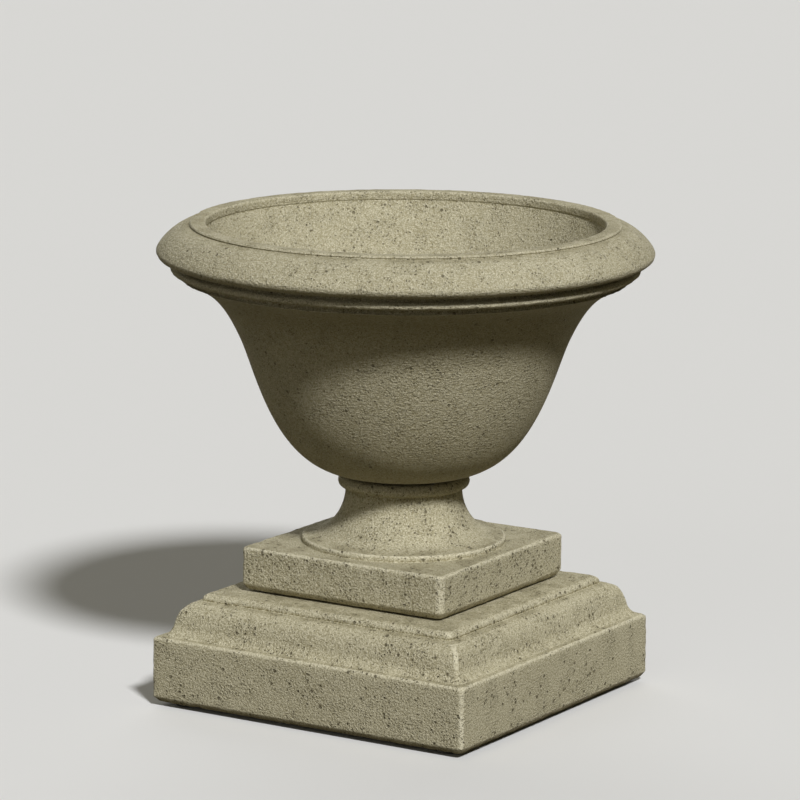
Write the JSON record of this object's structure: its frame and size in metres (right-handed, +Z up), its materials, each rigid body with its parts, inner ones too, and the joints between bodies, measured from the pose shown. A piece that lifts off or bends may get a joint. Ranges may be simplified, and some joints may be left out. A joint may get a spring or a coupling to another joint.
{
  "type": "stone urn",
  "caption": "Garden urn of cast stone: a wide bell-shaped bowl with a rolled rim on a flared round foot with a square slab, standing on a low moulded square plinth.",
  "frame": {"origin": "on the ground, under the middle of the square plinth", "axes": "+Z up along the urn's own axis; -Y is the plinth side on the left of the picture and +X the one on the right"},
  "size_m": [0.549, 0.549, 0.5355],
  "materials": {
    "plinth_stone": "rough, pitted cast stone with lighter worn edges",
    "foot_stone": "rough, pitted cast stone",
    "bowl_stone": "rough cast stone with fine pits and level streaks",
    "bedding": "dark lime mortar",
    "sleeve": "grey pipe plastic",
    "pad_rubber": "black rubber",
    "shim": "dark packing plastic"
  },
  "bodies": {
    "base": {"plinth": "plinth_stone", "levelling_pad_front_left": "pad_rubber", "levelling_pad_front_right": "pad_rubber", "levelling_pad_back_right": "pad_rubber", "levelling_pad_back_left": "pad_rubber", "setting_shim_front_left": "shim", "setting_shim_front_right": "shim", "setting_shim_back_right": "shim", "setting_shim_back_left": "shim"},
    "stand": {"foot": "foot_stone", "drain_sleeve": "sleeve", "bedding_ring": "bedding"},
    "vessel": {"bowl": "bowl_stone"}
  },
  "joints": [
    {"name": "foot_lift", "type": "slide", "parent": "base", "child": "stand", "axis": [0, 0, 1], "range_m": [0, 0.06]},
    {"name": "bowl_lift", "type": "slide", "parent": "stand", "child": "vessel", "axis": [0, 0, 1], "range_m": [0, 0.08]}
  ]
}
● ● ● ● ● ● ●
*What to work on*. Reproduce the material in full, with no word added or dropped.

*Finished task*.
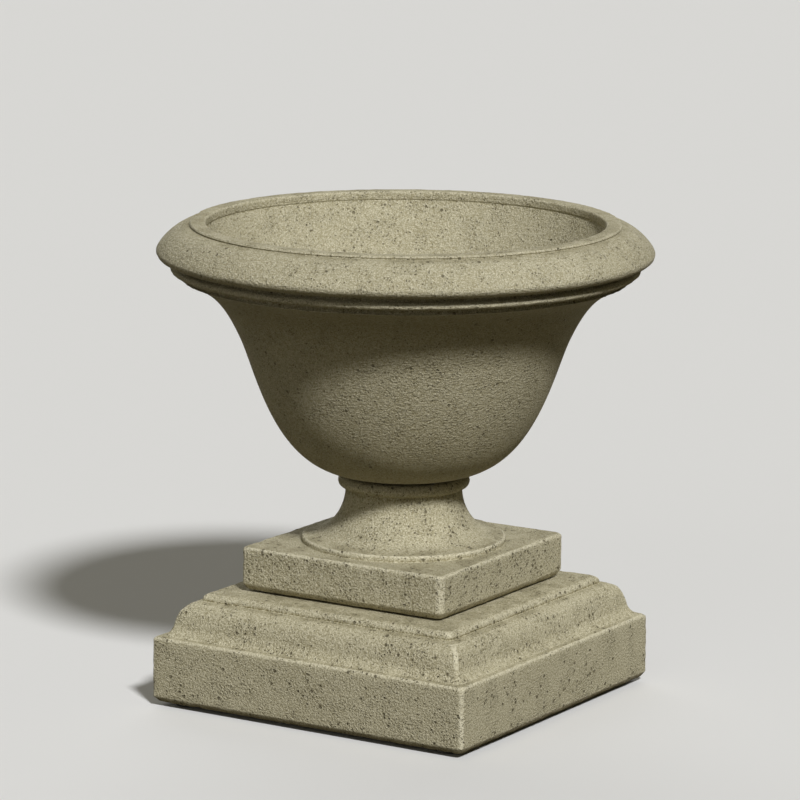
Write the JSON record of this object's structure: its frame and size in metres (right-handed, +Z up), its materials, each rigid body with its parts, inner ones too, and the joints between bodies, measured from the pose shown. A piece that lifts off or bends may get a joint. Ranges may be simplified, and some joints may be left out. A joint may get a spring or a coupling to another joint.
{
  "type": "stone urn",
  "caption": "Garden urn of cast stone: a wide bell-shaped bowl with a rolled rim on a flared round foot with a square slab, standing on a low moulded square plinth.",
  "frame": {"origin": "on the ground, under the middle of the square plinth", "axes": "+Z up along the urn's own axis; -Y is the plinth side on the left of the picture and +X the one on the right"},
  "size_m": [0.549, 0.549, 0.5355],
  "materials": {
    "plinth_stone": "rough, pitted cast stone with lighter worn edges",
    "foot_stone": "rough, pitted cast stone",
    "bowl_stone": "rough cast stone with fine pits and level streaks",
    "bedding": "dark lime mortar",
    "sleeve": "grey pipe plastic",
    "pad_rubber": "black rubber",
    "shim": "dark packing plastic"
  },
  "bodies": {
    "base": {"plinth": "plinth_stone", "levelling_pad_front_left": "pad_rubber", "levelling_pad_front_right": "pad_rubber", "levelling_pad_back_right": "pad_rubber", "levelling_pad_back_left": "pad_rubber", "setting_shim_front_left": "shim", "setting_shim_front_right": "shim", "setting_shim_back_right": "shim", "setting_shim_back_left": "shim"},
    "stand": {"foot": "foot_stone", "drain_sleeve": "sleeve", "bedding_ring": "bedding"},
    "vessel": {"bowl": "bowl_stone"}
  },
  "joints": [
    {"name": "foot_lift", "type": "slide", "parent": "base", "child": "stand", "axis": [0, 0, 1], "range_m": [0, 0.06]},
    {"name": "bowl_lift", "type": "slide", "parent": "stand", "child": "vessel", "axis": [0, 0, 1], "range_m": [0, 0.08]}
  ]
}